Speaking of using Jesus’s name for dodgy purposes, this site used to be jesus.com (presumably the owner finally decided to cash in) and is an attempt to pick up women.
Cranky
My instinct is to agree with this post, but I am reluctant to do so, because I like www.tompaine.com. Can anyone clear my concious as to why it’s okay for progressives to take Tom Paine’s name for their cause, but not for conservatives to take Alex de Tocqueville’s name for theirs?

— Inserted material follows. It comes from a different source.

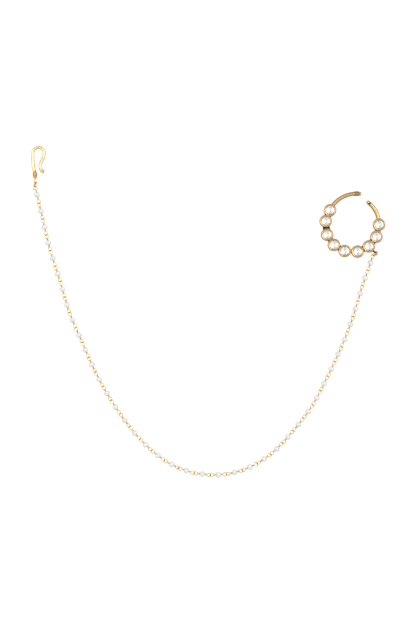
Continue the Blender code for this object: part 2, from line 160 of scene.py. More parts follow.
# Where a step or a stain fades in: before and after its edge
TIP_STEP = (-0.00006, 0.00002)
SLEEVE_STEP = (-0.00005, 0.00005)
STAIN_START = (-0.0002, 0.0001)
STAIN_END = (-0.0004, 0.0006)

# Eyelet and jump ring
EYELET_SETTING = 7
EYELET_ANGLE = math.radians(-45)
EYELET_RING_RADIUS = 0.00065
EYELET_WIRE = 0.0005
EYELET_WIRE_GROWTH = 1.25
EYELET_DARK_SIDE = math.radians(110)
LUG_LENGTH = 0.00105
LUG_WIDTH = 0.0009
LUG_TAPER = (0.6, 0.8, 0.9, 1.0, 1.1)
SOLDER_RINGS = 12

# Drops of solder on the lug: (section of its taper, radius as a share of its width)
LUG_SOLDER = ((0, 0.42), (3, 0.6))

JUMP_RING_RADIUS = 0.00085
JUMP_RING_WIRE = 0.0005
JUMP_RING_HEADING = math.radians(-142)
JUMP_RING_LEAN = math.radians(25)

# The chain
PEARL_COUNT = 40
PEARL_DIAMETER = 0.003
PEARL_LENGTH = 0.0025
LINK_PITCH = 0.00728
FIRST_PIN_EXTRA = 0.0005
EYE_RADIUS = 0.000885
EYE_WIRE = 0.00038
EYE_ROLL = math.radians(30)
EYE_SECTIONS = 10
WIRE_SIDES = 5
EYE_OVERLAP = 0.00007
PIECE_GAP = 0.0001
END_CLEARANCE = 0.00006

# How far the chain strays to its side from a plain catenary, at even steps along it
CHAIN_SWAY = (
    0.0, -0.00005, -0.0004, 0.0001, -0.0004, 0.0003, 0.0002,
    0.00035, 0.0003, 0.0, -0.0003, -0.0001, -0.0005, -0.0005,
    0.0001, -0.0002, 0.0003, 0.0002, 0.0002, 0.0007, 0.0,
)

BISECTIONS = 200
CATENARY_RANGE = 100
PEARL_SEGMENTS = 36
PEARL_RINGS = 22
PEARL_SPREAD = (0.97, 1.0)
PEARL_UNREST = 0.007
PEARL_UNREST_SCALE = 500
PEARL_SEED_REACH = 50
DRILL_RADIUS = 0.0003
DRILL_DIMPLE = 0.00009
DRILL_SPAN = (0.0, 0.34)
PIN_IN_PEARL = 0.0004
NECK_IN_EYE_SHARE = 0.2
PEARL_MOUTH = 0.0001
WRAP_WIRE = 0.00024
WRAP_TURNS = 2.6
WRAP_RADIUS = 0.0003
WRAP_STEPS = 14
WRAP_MARGIN = 0.00008
WRAP_TIP_SHARE = 0.4

# The hair hook
HOOK_REACH = 0.1423
HOOK_RISE = 0.0178
HOOK_WIRE = 0.0014
HOOK_HEIGHT = 0.0166
BIGHT_RADIUS = 0.0026
BIGHT_ACROSS = 0.00137
HOOK_COLLAR_DIAMETER = 0.0019
HOOK_COLLAR_HEIGHT = 0.0049
HOOK_COLLAR_LENGTH = 0.0034
HOOK_NECK_DIAMETER = 0.00095
HOOK_EYE_RADIUS = 0.000675
HOOK_EYE_WIRE = 0.00055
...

At least for me, there’s no doubt that Tom Paine is a partisan figure of the left, like Bertrand Russell. This is obviously more so outside the US, where he is remembered mainly for The Rights of Man, rather than for his role in the American Revolution. An analogous choice for the other side would, I think, be Alexander Hamilton.
Decnavda,
Calling the Alexis de Tocqueville Institution “conservative” sounds like an insult to conservatives. Think of corporate shilling as just the flip side of the many “_______ for Peace” organizations that turned out to be front groups for the USSR. (Although as the good profesor said, naming them after uncontroversial figures like AdT is particularly outrageous.)
I can’t even see how you can think of the Institution as “conservative”. It’s attacking open source, for god’s sake. You don’t do that unless you have a financial interest in the matter. That’s not ideology - that’s just a flag of convenience.
“Can anyone clear my concious as to why it’s okay for progressives to take Tom Paine’s name for their cause, but not for conservatives to take Alex de Tocqueville’s name for theirs?”
Perhaps because Tom Paine was a progressive, while de Tocqueville was not a conservative?
I posed the above question because de Tocqueville’s observations have usually seemed conservative to me and Paine is a figure, who, like many enlightment thinkers, has been appropriated in all sincerity by right libertarians whose ecconomic views are at odds with many of the individuals whom they have appropriated.
But, okay, I get it. My conscience is now clear.